▼

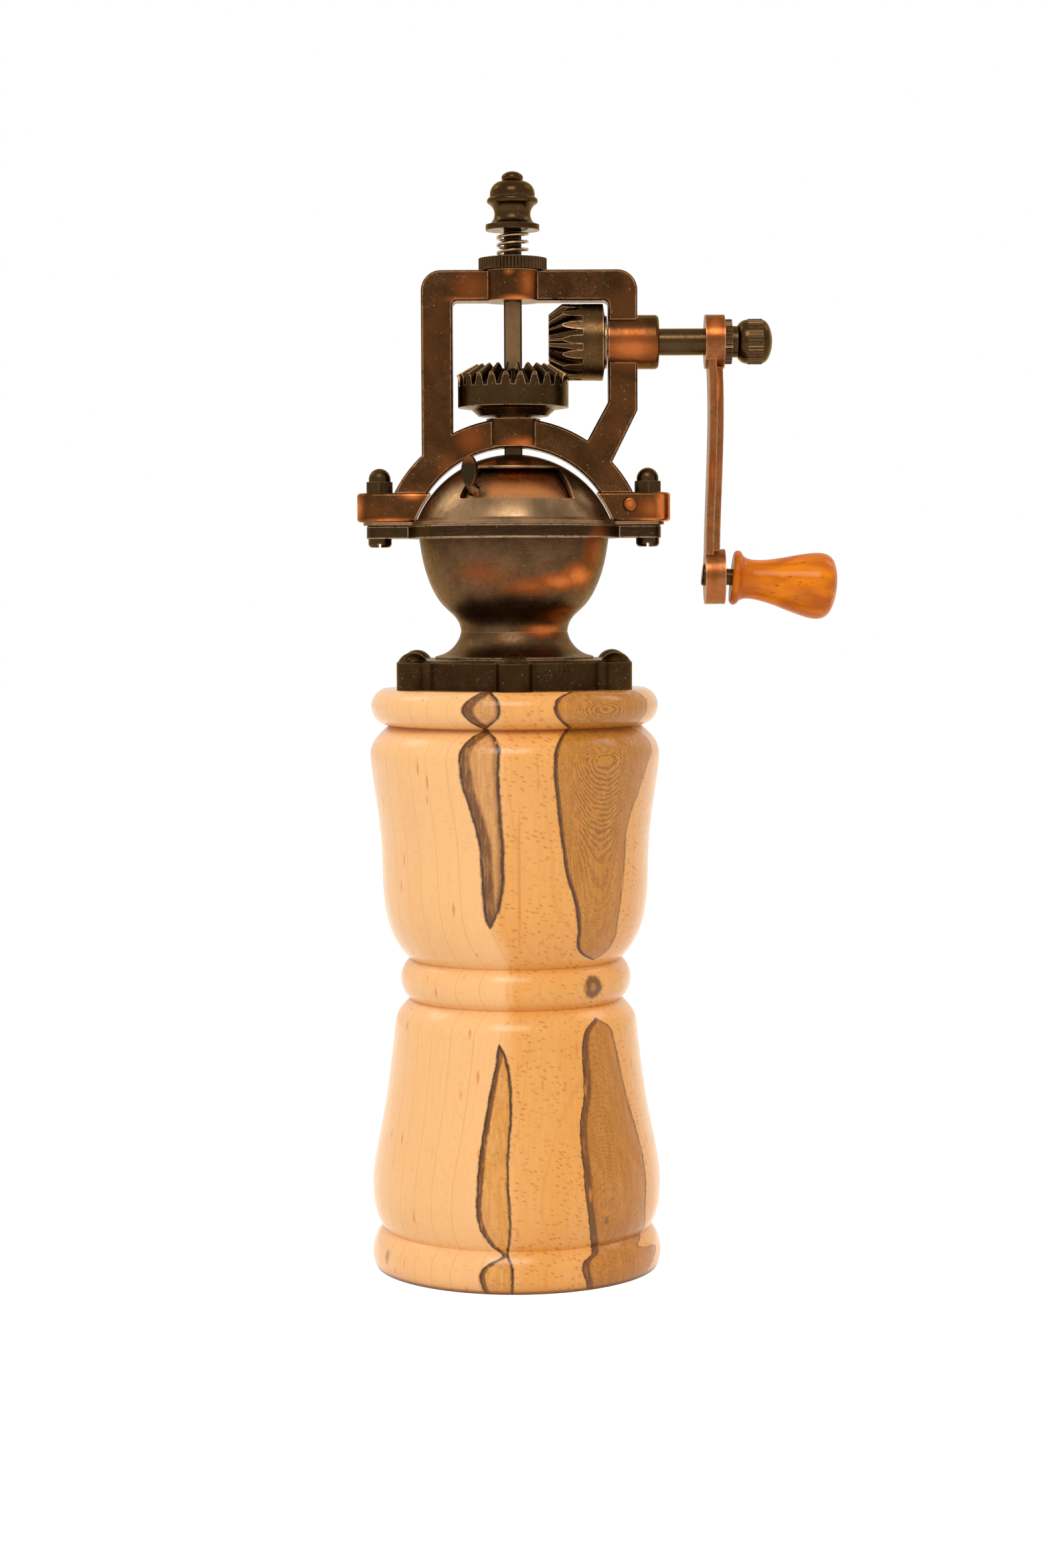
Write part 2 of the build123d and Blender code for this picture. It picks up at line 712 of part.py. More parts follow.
with BuildPart() as dome_cover:
    with BuildSketch(Plane.XY.offset(rim_top_z)):
        Circle(dome_flange_radius)
        SlotOverall(2 * dome_ear_reach, dome_ear_width)
    extrude(amount=dome_flange_thickness)
    with BuildSketch(Plane.XZ):
        with BuildLine():
            foot_reach = dome_point(dome_radius, dome_foot_height + dome_foot_bead)
            Polyline(
                (0, rim_top_z),
                (foot_reach[0] + dome_foot_bead, rim_top_z),
                (foot_reach[0] + dome_foot_bead, lug_bottom_z),
                foot_reach,
            )
            dome_arc(
                dome_radius,
                dome_foot_height + dome_foot_bead,
                dome_height(dome_radius, spindle_bore_radius),
            )
            Polyline(
                dome_point(dome_radius, dome_height(dome_radius, spindle_bore_radius)),
                (0, dome_centre_z + dome_height(dome_radius, spindle_bore_radius)),
                (0, rim_top_z),
            )
        make_face()
    revolve(axis=Axis.Z)
    with Locations((0, 0, dome_centre_z)):
        Sphere(dome_bore_radius, mode=Mode.SUBTRACT)
    add(window_opening.part, mode=Mode.SUBTRACT)
    for edge in window_edges:
        with BuildSketch(Plane(origin=edge @ 0, z_dir=edge % 0)):
            Circle(window_lip_radius)
        sweep(path=edge)
        with Locations(edge @ 0, edge @ 1):
            Sphere(window_lip_radius)
    with BuildSketch(Plane.XY.offset(rim_top_z)):
        Circle(spindle_bore_radius)
        with GridLocations(clamp_spacing, 0, 2, 1):
            Circle(clamp_screw_radius + thread_gap)
    extrude(until=Until.LAST, mode=Mode.SUBTRACT)
dome_cover.part.label = "dome_cover"
export_step(dome_cover.part, "parts/dome_cover.step")

# ---------------------------------------------------------------- filler door
door_low = door_bottom_z - dome_centre_z
door_bore_radius = door_radius - door_wall
door_hole_radius = spindle_bore_radius + running_gap
door_sweep = window_head_right - window_head_left + 2 * door_overlap
tab_turn = radians(tab_azimuth - 90)
tab_out = Vector(cos(tab_turn), sin(tab_turn), 0)
tab_along = Vector(-sin(tab_turn), cos(tab_turn), 0)
tab_plane = Plane(
    origin=tab_out * tab_distance + Vector(0, 0, dome_centre_z + tab_foot), x_dir=tab_along, z_dir=tab_out
)
root_lean = Vector(tab_out * dome_point(dome_radius, tab_foot)[0] + Vector(0, 0, tab_foot)).normalized()
root_plane = Plane(
    origin=root_lean * (door_radius - tab_root_sink) + Vector(0, 0, dome_centre_z), x_dir=tab_along, z_dir=root_lean
)

with BuildPart() as filler_door:
    with BuildSketch(Plane.XZ):
        with BuildLine():
            for skin_radius in (door_radius, door_bore_radius):
                dome_arc(skin_radius, door_low, dome_height(skin_radius, door_hole_radius))
            Line(dome_point(door_radius, door_low), dome_point(door_bore_radius, door_low))
            Line(
                dome_point(door_radius, dome_height(door_radius, door_hole_radius)),
                dome_point(door_bore_radius, dome_height(door_bore_radius, door_hole_radius)),
            )
        make_face()
    revolve(axis=Axis.Z)
    with BuildSketch(half_plane(window_head_right + door_overlap - 90)):
        with BuildLine():
            Polyline(
                (door_collar_radius, door_bottom_z - 1),
                (dome_radius, door_bottom_z - 1),
                (dome_radius, dome_centre_z + dome_radius),
                (door_collar_radius, dome_centre_z + dome_radius),
                close=True,
            )
        make_face()
    revolve(axis=Axis.Z, revolution_arc=360 - door_sweep, mode=Mode.SUBTRACT)
    with BuildSketch(tab_plane):
        with Locations((0, tab_height / 2)):
            Ellipse(tab_width / 2, tab_height / 2)
    extrude(amount=tab_thickness)
    with BuildSketch(root_plane):
        Circle(tab_root_radius)
    with BuildSketch(root_plane.offset(tab_root_length)):
        Circle(tab_neck_radius)
    loft()
filler_door.part.label = "filler_door"
export_step(filler_door.part, "parts/filler_door.step")

# ---------------------------------------------------------------- frame
arch_clear_radius = dome_radius + arch_dome_gap
slant_top_z = arch_top_z + 0.25 * foot_slant_height


def on_arch(reach, depth):
    """Point of the arch's outline at a reach from the axis, moved depth towards the arch's centre."""
    share = (arch_radius - depth) / arch_radius
    return share * reach, arch_centre_z + share * sqrt(arch_radius**2 - reach**2)


with BuildPart() as lug_bar:
    with BuildSketch(Plane.XY.offset(lug_bottom_z)):
        SlotOverall(2 * lug_reach, lug_width)
    extrude(amount=lug_height)
    fillet(lug_bar.edges().group_by(Axis.Z)[0] + lug_bar.edges().group_by(Axis.Z)[-1], lug_edge_round)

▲

TASK DESCRIPTION:
Restate the listing in full, word for word.

FULL OUTPUT:
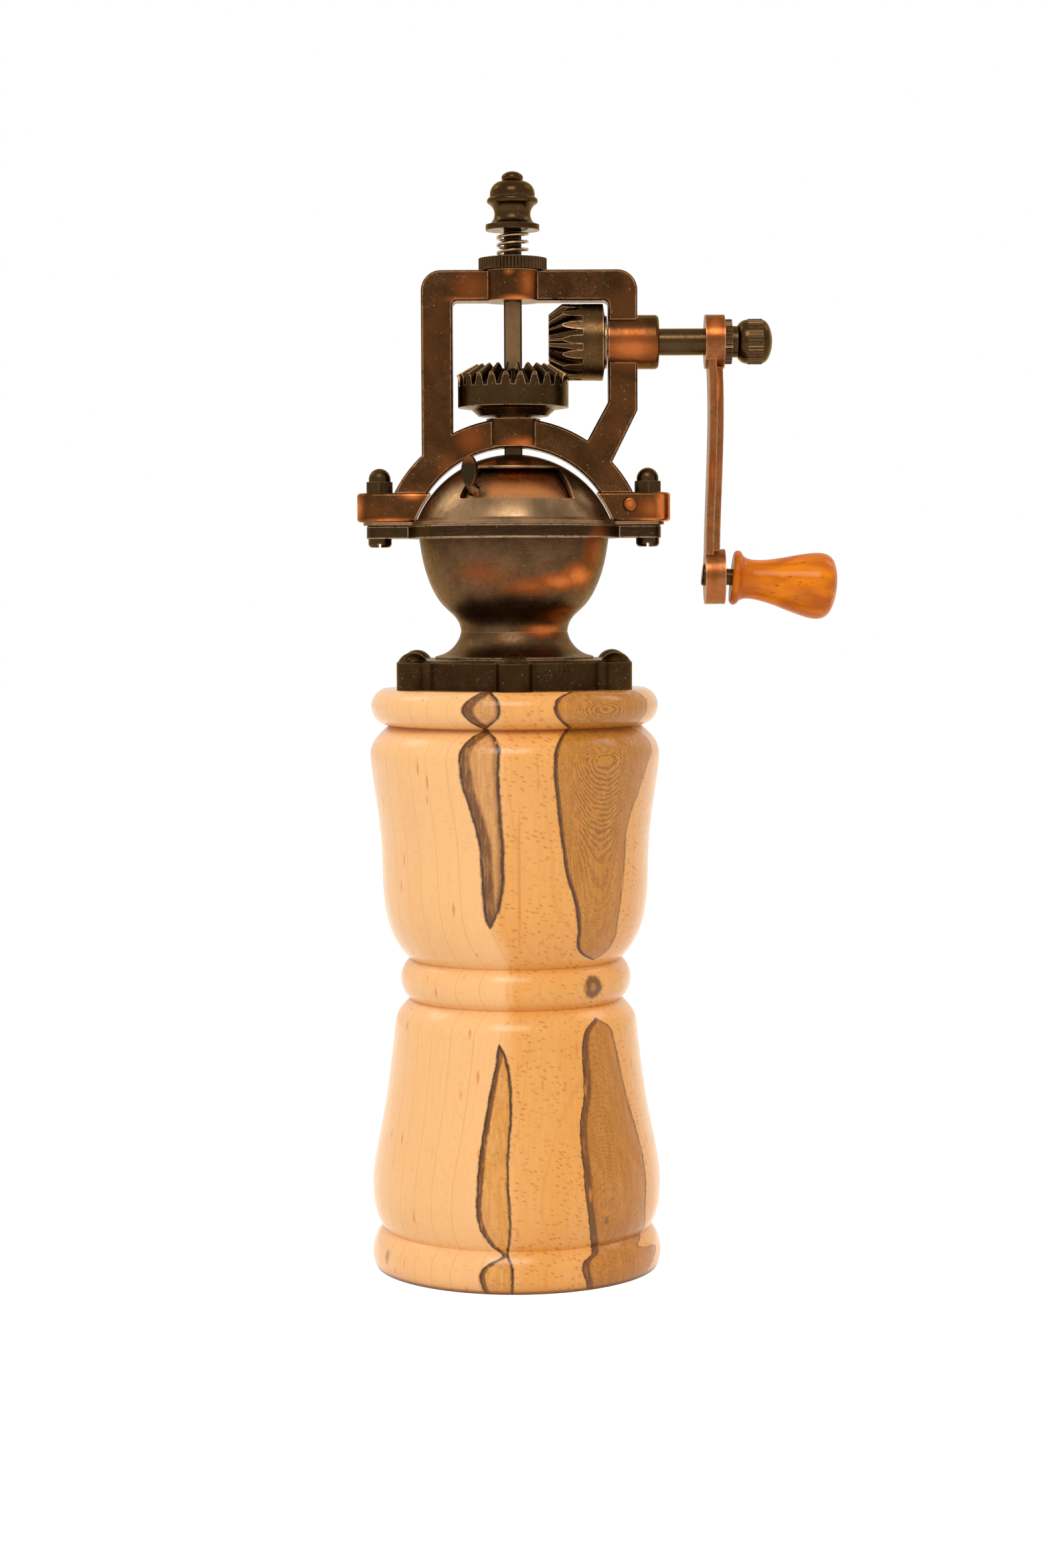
Write part 2 of the build123d and Blender code for this picture. It picks up at line 712 of part.py. More parts follow.
with BuildPart() as dome_cover:
    with BuildSketch(Plane.XY.offset(rim_top_z)):
        Circle(dome_flange_radius)
        SlotOverall(2 * dome_ear_reach, dome_ear_width)
    extrude(amount=dome_flange_thickness)
    with BuildSketch(Plane.XZ):
        with BuildLine():
            foot_reach = dome_point(dome_radius, dome_foot_height + dome_foot_bead)
            Polyline(
                (0, rim_top_z),
                (foot_reach[0] + dome_foot_bead, rim_top_z),
                (foot_reach[0] + dome_foot_bead, lug_bottom_z),
                foot_reach,
            )
            dome_arc(
                dome_radius,
                dome_foot_height + dome_foot_bead,
                dome_height(dome_radius, spindle_bore_radius),
            )
            Polyline(
                dome_point(dome_radius, dome_height(dome_radius, spindle_bore_radius)),
                (0, dome_centre_z + dome_height(dome_radius, spindle_bore_radius)),
                (0, rim_top_z),
            )
        make_face()
    revolve(axis=Axis.Z)
    with Locations((0, 0, dome_centre_z)):
        Sphere(dome_bore_radius, mode=Mode.SUBTRACT)
    add(window_opening.part, mode=Mode.SUBTRACT)
    for edge in window_edges:
        with BuildSketch(Plane(origin=edge @ 0, z_dir=edge % 0)):
            Circle(window_lip_radius)
        sweep(path=edge)
        with Locations(edge @ 0, edge @ 1):
            Sphere(window_lip_radius)
    with BuildSketch(Plane.XY.offset(rim_top_z)):
        Circle(spindle_bore_radius)
        with GridLocations(clamp_spacing, 0, 2, 1):
            Circle(clamp_screw_radius + thread_gap)
    extrude(until=Until.LAST, mode=Mode.SUBTRACT)
dome_cover.part.label = "dome_cover"
export_step(dome_cover.part, "parts/dome_cover.step")

# ---------------------------------------------------------------- filler door
door_low = door_bottom_z - dome_centre_z
door_bore_radius = door_radius - door_wall
door_hole_radius = spindle_bore_radius + running_gap
door_sweep = window_head_right - window_head_left + 2 * door_overlap
tab_turn = radians(tab_azimuth - 90)
tab_out = Vector(cos(tab_turn), sin(tab_turn), 0)
tab_along = Vector(-sin(tab_turn), cos(tab_turn), 0)
tab_plane = Plane(
    origin=tab_out * tab_distance + Vector(0, 0, dome_centre_z + tab_foot), x_dir=tab_along, z_dir=tab_out
)
root_lean = Vector(tab_out * dome_point(dome_radius, tab_foot)[0] + Vector(0, 0, tab_foot)).normalized()
root_plane = Plane(
    origin=root_lean * (door_radius - tab_root_sink) + Vector(0, 0, dome_centre_z), x_dir=tab_along, z_dir=root_lean
)

with BuildPart() as filler_door:
    with BuildSketch(Plane.XZ):
        with BuildLine():
            for skin_radius in (door_radius, door_bore_radius):
                dome_arc(skin_radius, door_low, dome_height(skin_radius, door_hole_radius))
            Line(dome_point(door_radius, door_low), dome_point(door_bore_radius, door_low))
            Line(
                dome_point(door_radius, dome_height(door_radius, door_hole_radius)),
                dome_point(door_bore_radius, dome_height(door_bore_radius, door_hole_radius)),
            )
        make_face()
    revolve(axis=Axis.Z)
    with BuildSketch(half_plane(window_head_right + door_overlap - 90)):
        with BuildLine():
            Polyline(
                (door_collar_radius, door_bottom_z - 1),
                (dome_radius, door_bottom_z - 1),
                (dome_radius, dome_centre_z + dome_radius),
                (door_collar_radius, dome_centre_z + dome_radius),
                close=True,
            )
        make_face()
    revolve(axis=Axis.Z, revolution_arc=360 - door_sweep, mode=Mode.SUBTRACT)
    with BuildSketch(tab_plane):
        with Locations((0, tab_height / 2)):
            Ellipse(tab_width / 2, tab_height / 2)
    extrude(amount=tab_thickness)
    with BuildSketch(root_plane):
        Circle(tab_root_radius)
    with BuildSketch(root_plane.offset(tab_root_length)):
        Circle(tab_neck_radius)
    loft()
filler_door.part.label = "filler_door"
export_step(filler_door.part, "parts/filler_door.step")

# ---------------------------------------------------------------- frame
arch_clear_radius = dome_radius + arch_dome_gap
slant_top_z = arch_top_z + 0.25 * foot_slant_height


def on_arch(reach, depth):
    """Point of the arch's outline at a reach from the axis, moved depth towards the arch's centre."""
    share = (arch_radius - depth) / arch_radius
    return share * reach, arch_centre_z + share * sqrt(arch_radius**2 - reach**2)


with BuildPart() as lug_bar:
    with BuildSketch(Plane.XY.offset(lug_bottom_z)):
        SlotOverall(2 * lug_reach, lug_width)
    extrude(amount=lug_height)
    fillet(lug_bar.edges().group_by(Axis.Z)[0] + lug_bar.edges().group_by(Axis.Z)[-1], lug_edge_round)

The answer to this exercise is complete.